Playing for the Salukis gave him the chance to compete against the best of the best every day in practice.

“We’ve got three guys in the NFL on defense, so these are guys I’ve been competing with my entire career. So I’m used to the competition,” Lenoir said. 

It won’t be easy for Lenoir and Brown, as only a few mock drafts have them projected into later rounds, like the sixth and seventh. It’s more than likely an NFL team would need to take a chance on them in order to become officially drafted. 

Nevertheless, both players said they would give the NFL everything they have in order to have success in the pros. Th

“I’ve had my back against the wall my entire career, and I’ve still been able to succeed through that. Even if I don’t end up getting drafted, it won’t be anything new for me,” said Brown, “It’ll just be another stepping stone for me along my path, and I’ll have to overcome it.”

Back in 2020, SIU safety Jeremy Chinn was drafted in the second round of the NFL draft. Chinn finished second in Defensive Rookie of the Year voting in his first season and has gone on to become a highly-touted free safety. 

Brown said seeing someone he played with and learned from have success in the league gives him hope the NFL is in his future. 

“Starting next to Chinn for multiple years, being in the same recruiting class, we both grew our game together. That definitely gives me high aspirations,” Brown said. 

On March 11, SIU hosted their Pro Day, an event in which NFL scouts come and watch players who weren’t invited to the NFL combine. Multiple players on SIU performed well, including Ze’Veyon Furcron. He accomplished 34 reps on the bench press, more than anyone at the combine. 

Lenoir said he thought his Pro Day (Lenoir did his Pro Day at Northwestern) went very well for him. He was glad he put on a show for the NFL scouts in attendance. 

“It felt good having the opportunity to show my talents to the, roughly, 27 teams that were there,” Lenoir said. 

The Washington Commanders and Atlanta Falcons reached out to him personally, according to Lenoir. 

In many ways, sports mimic the lives in which we live. And in life, nothing is guaranteed.
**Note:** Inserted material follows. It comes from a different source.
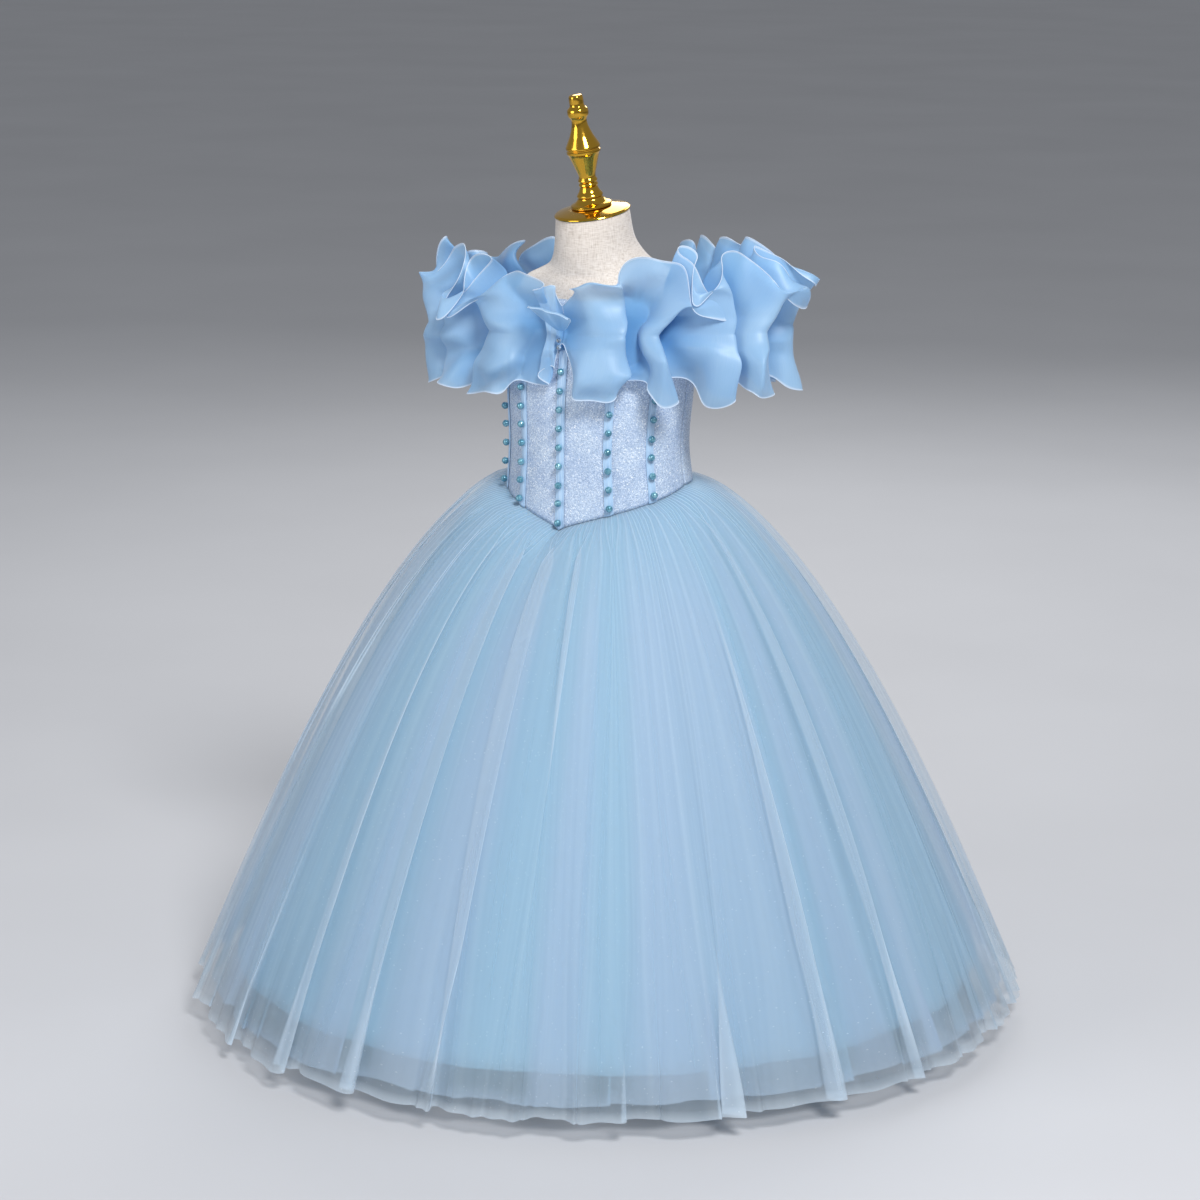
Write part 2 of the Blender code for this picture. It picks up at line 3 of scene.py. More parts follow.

Both players understand playing in the NFL is not something that will be handed to them. 

Luckily for Brown and Lenoir, it seems other professional leagues like the XFL are making a comeback. Not only the XFL, but a new spring football league (titled the ‘United States Football League’) has just emerged for players to showcase their talent outside of the NFL. 

This has already proven to work, as four previous XFL players got the chance to sign on with NFL teams after the rocky start to their careers. 

“The NFL is the ultimate goal. But sometimes things don’t go as planned,” Brown said, “So if I was in that position, I would go to whatever league gives me the best shot at making an NFL roster.”

Lenoir said, “I don’t want to think about that chance until it’s necessary. I’d be open to it, but right now I’m working hard to be in the NFL.”